▶ **Object modeling scripts**:
# # #
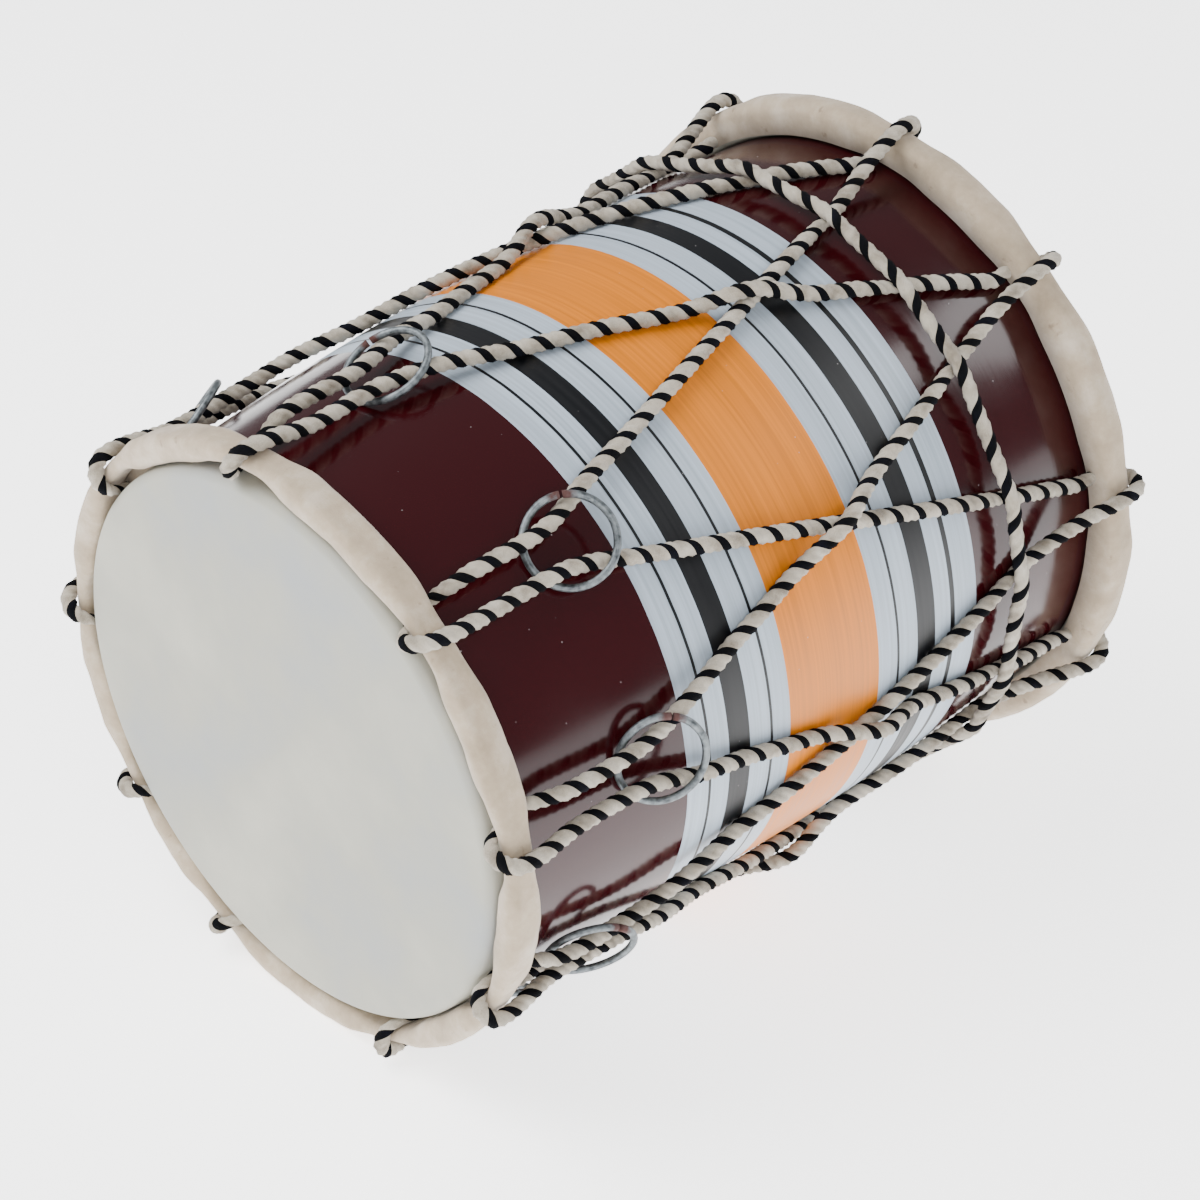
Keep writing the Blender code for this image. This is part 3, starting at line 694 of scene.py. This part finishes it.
def cotton_yarn(name, tone, dark, light, sheen):
    """Spun cotton laid up as rope: matt, fibrous, paler on its crowns."""
    material, tree, shader = new_material(name)
    vector = add_node(tree, "ShaderNodeTexCoord").outputs["Object"]
    # Soil in patches of 8 mm; the fibres, really finer, are drawn at 0.4 mm so that they show
    soil = noise_value(tree, vector, 120.0, 4.0)
    base = add_ramp(tree, soil, [(0.3, dark), (0.5, tone), (0.75, light)])
    fibre = noise_value(tree, vector, 2600.0, 4.0, 0.7)
    fibre_tone = add_ramp(tree, fibre, [(0.3, grey(0.72)), (0.7, grey(1.15))])
    base = mix_colours(tree, 1.0, base, fibre_tone, "MULTIPLY")
    tree.links.new(base, shader.inputs["Base Color"])
    shader.inputs["Roughness"].default_value = 0.95
    shader.inputs["Specular IOR Level"].default_value = 0.15
    shader.inputs["Sheen Weight"].default_value = sheen
    shader.inputs["Sheen Roughness"].default_value = 0.6
    add_bump(tree, shader, fibre, 0.8, 0.0005)
    return material


def galvanised_wire():
    """Drawn steel wire, hot-dip galvanised and handled for years: dull grey, rusting where it was cut."""
    material, tree, shader = new_material("galvanised_wire")
    vector = add_node(tree, "ShaderNodeTexCoord").outputs["Object"]
    # Spangle of about 2.5 mm, and rust in blotches of 4 mm near the cut
    spangle = noise_value(tree, vector, 420.0, 4.0)
    wire = tuple(colours().wire)
    base = add_ramp(tree, spangle, [(0.3, srgb("45494C")), (0.5, wire), (0.75, srgb("8E9497"))])
    split = add_node(tree, "ShaderNodeAttribute", attribute_name="near_split").outputs["Fac"]
    blotch = noise_value(tree, vector, 260.0, 4.0)
    rusty = add_node(tree, "ShaderNodeMath", {0: split, 1: blotch}, operation="MULTIPLY").outputs[0]
    rusty = add_ramp(tree, rusty, [(0.22, grey(0.0)), (0.42, grey(0.85))])
    tree.links.new(mix_colours(tree, rusty, base, tuple(colours().rust)), shader.inputs["Base Color"])
    metal = mix_colours(tree, rusty, grey(0.85), grey(0.1))
    tree.links.new(metal, shader.inputs["Metallic"])
    rough = add_ramp(tree, spangle, [(0.3, grey(0.42)), (0.7, grey(0.6))])
    tree.links.new(mix_colours(tree, rusty, rough, grey(0.9)), shader.inputs["Roughness"])
    add_bump(tree, shader, spangle, 0.25, 0.0003)
    return material


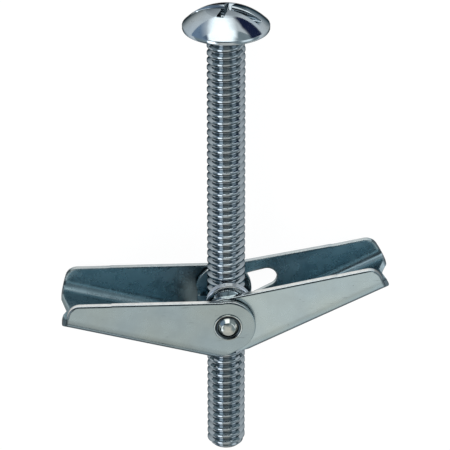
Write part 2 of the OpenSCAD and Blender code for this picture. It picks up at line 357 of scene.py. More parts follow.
@dataclass
class ChannelWing:
    """A wing: a channel of sheet steel, cut as a flat blank and folded.

    The wing is made with its pivot at the origin, its tip towards +X, its open
    side towards +Y and its width along Z. A point of the blank is (a, b): the
    distance along the web and the distance across from the web's middle.
    """

    name: str
    width: float
    opening: float
    side: Side
    slotted: bool = False
    reach: float = 27.0
    hole_r: float = 1.65
    # Ears and the flanges' top edge, with its step.
    ear_r: float = 4.5
    edge_h: float = 4.4
    step_at: float = 18.8
    step_h: float = 0.06
    # Web, bends and the ears' heels.
    web_start: float = 6.0
    bend_r: float = 2.6
    heel_r: float = 1.5
    heel_turn: float = 64.0
    # Flanges' ends, and how much the rear flange differs.
    corner_r: float = 2.1
    end_lean: float = 10.0
    rear_rise: float = 0.0
    rear_gain: float = 0.05
    rear_lean: float = 16.0
    end_points: int = 16
    # Tip: the notch, its shoulders and the lobes beside them.
    notch_w: float = 7.0
    notch_at: float = 0.9
    notch_depth: float = 0.95
    notch_r: float = 2.0
    notch_round_r: float = 1.4
    shoulder_out: float = 0.2
    lobe_out: float = 0.7
    lobe_r: float = 1.1
    lobe_l: float = 0.5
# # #
▶ **Goal**:
The records above must be repeated exactly, every one of them.

▶ **Completed exercise**:
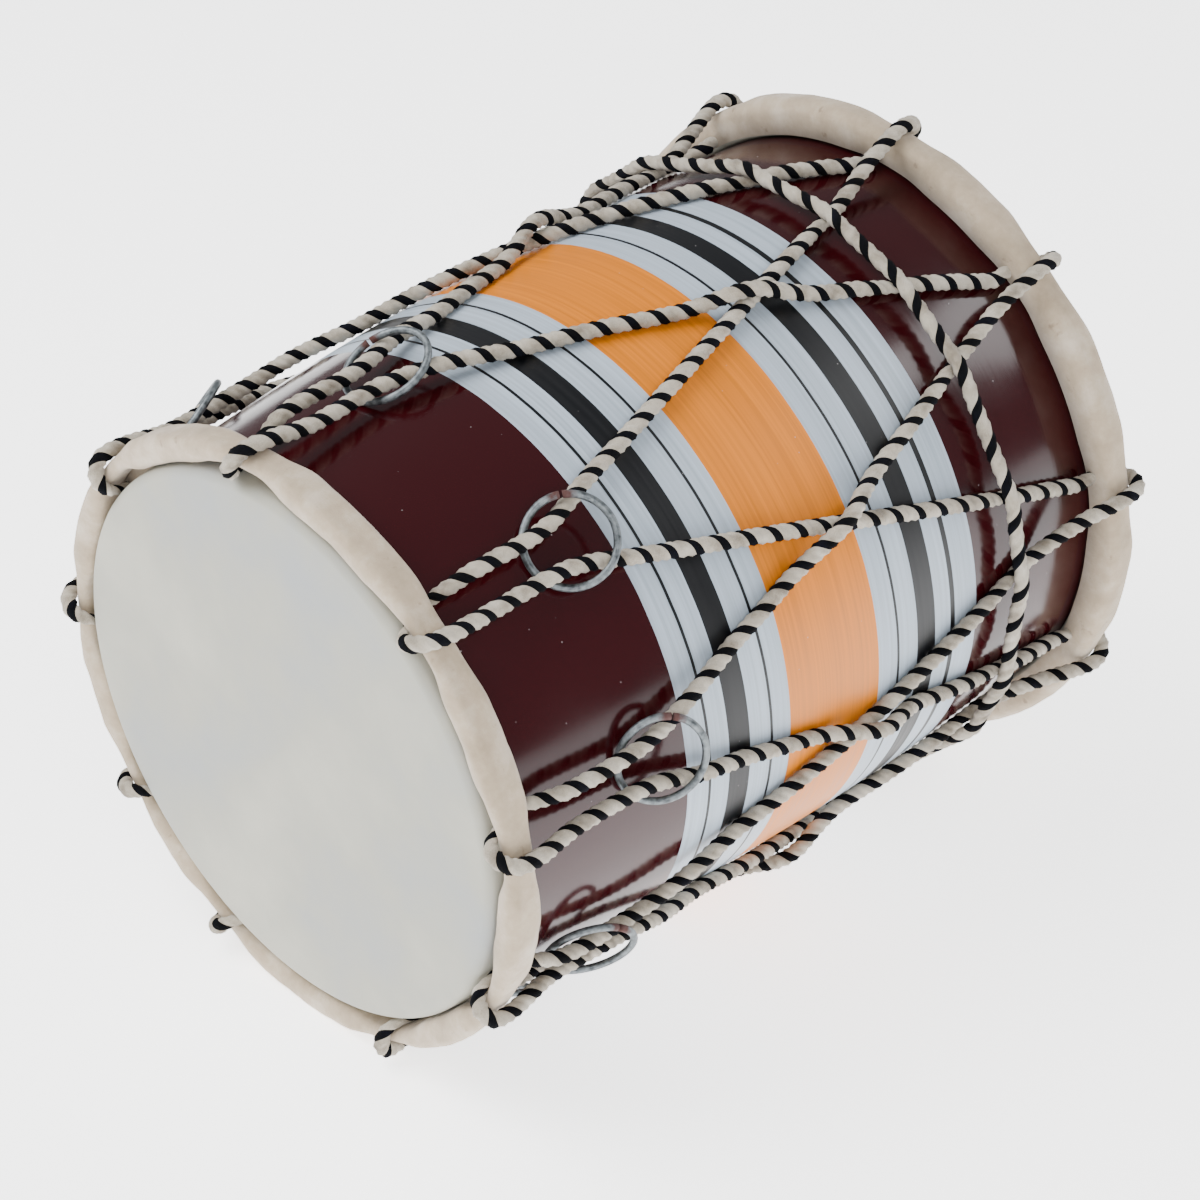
Keep writing the Blender code for this image. This is part 3, starting at line 694 of scene.py. This part finishes it.
def cotton_yarn(name, tone, dark, light, sheen):
    """Spun cotton laid up as rope: matt, fibrous, paler on its crowns."""
    material, tree, shader = new_material(name)
    vector = add_node(tree, "ShaderNodeTexCoord").outputs["Object"]
    # Soil in patches of 8 mm; the fibres, really finer, are drawn at 0.4 mm so that they show
    soil = noise_value(tree, vector, 120.0, 4.0)
    base = add_ramp(tree, soil, [(0.3, dark), (0.5, tone), (0.75, light)])
    fibre = noise_value(tree, vector, 2600.0, 4.0, 0.7)
    fibre_tone = add_ramp(tree, fibre, [(0.3, grey(0.72)), (0.7, grey(1.15))])
    base = mix_colours(tree, 1.0, base, fibre_tone, "MULTIPLY")
    tree.links.new(base, shader.inputs["Base Color"])
    shader.inputs["Roughness"].default_value = 0.95
    shader.inputs["Specular IOR Level"].default_value = 0.15
    shader.inputs["Sheen Weight"].default_value = sheen
    shader.inputs["Sheen Roughness"].default_value = 0.6
    add_bump(tree, shader, fibre, 0.8, 0.0005)
    return material


def galvanised_wire():
    """Drawn steel wire, hot-dip galvanised and handled for years: dull grey, rusting where it was cut."""
    material, tree, shader = new_material("galvanised_wire")
    vector = add_node(tree, "ShaderNodeTexCoord").outputs["Object"]
    # Spangle of about 2.5 mm, and rust in blotches of 4 mm near the cut
    spangle = noise_value(tree, vector, 420.0, 4.0)
    wire = tuple(colours().wire)
    base = add_ramp(tree, spangle, [(0.3, srgb("45494C")), (0.5, wire), (0.75, srgb("8E9497"))])
    split = add_node(tree, "ShaderNodeAttribute", attribute_name="near_split").outputs["Fac"]
    blotch = noise_value(tree, vector, 260.0, 4.0)
    rusty = add_node(tree, "ShaderNodeMath", {0: split, 1: blotch}, operation="MULTIPLY").outputs[0]
    rusty = add_ramp(tree, rusty, [(0.22, grey(0.0)), (0.42, grey(0.85))])
    tree.links.new(mix_colours(tree, rusty, base, tuple(colours().rust)), shader.inputs["Base Color"])
    metal = mix_colours(tree, rusty, grey(0.85), grey(0.1))
    tree.links.new(metal, shader.inputs["Metallic"])
    rough = add_ramp(tree, spangle, [(0.3, grey(0.42)), (0.7, grey(0.6))])
    tree.links.new(mix_colours(tree, rusty, rough, grey(0.9)), shader.inputs["Roughness"])
    add_bump(tree, shader, spangle, 0.25, 0.0003)
    return material


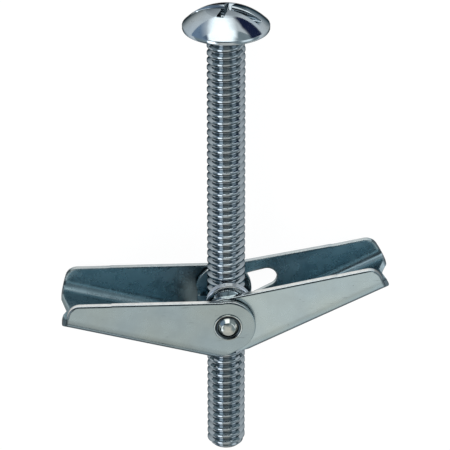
Write part 2 of the OpenSCAD and Blender code for this picture. It picks up at line 357 of scene.py. More parts follow.
@dataclass
class ChannelWing:
    """A wing: a channel of sheet steel, cut as a flat blank and folded.

    The wing is made with its pivot at the origin, its tip towards +X, its open
    side towards +Y and its width along Z. A point of the blank is (a, b): the
    distance along the web and the distance across from the web's middle.
    """

    name: str
    width: float
    opening: float
    side: Side
    slotted: bool = False
    reach: float = 27.0
    hole_r: float = 1.65
    # Ears and the flanges' top edge, with its step.
    ear_r: float = 4.5
    edge_h: float = 4.4
    step_at: float = 18.8
    step_h: float = 0.06
    # Web, bends and the ears' heels.
    web_start: float = 6.0
    bend_r: float = 2.6
    heel_r: float = 1.5
    heel_turn: float = 64.0
    # Flanges' ends, and how much the rear flange differs.
    corner_r: float = 2.1
    end_lean: float = 10.0
    rear_rise: float = 0.0
    rear_gain: float = 0.05
    rear_lean: float = 16.0
    end_points: int = 16
    # Tip: the notch, its shoulders and the lobes beside them.
    notch_w: float = 7.0
    notch_at: float = 0.9
    notch_depth: float = 0.95
    notch_r: float = 2.0
    notch_round_r: float = 1.4
    shoulder_out: float = 0.2
    lobe_out: float = 0.7
    lobe_r: float = 1.1
    lobe_l: float = 0.5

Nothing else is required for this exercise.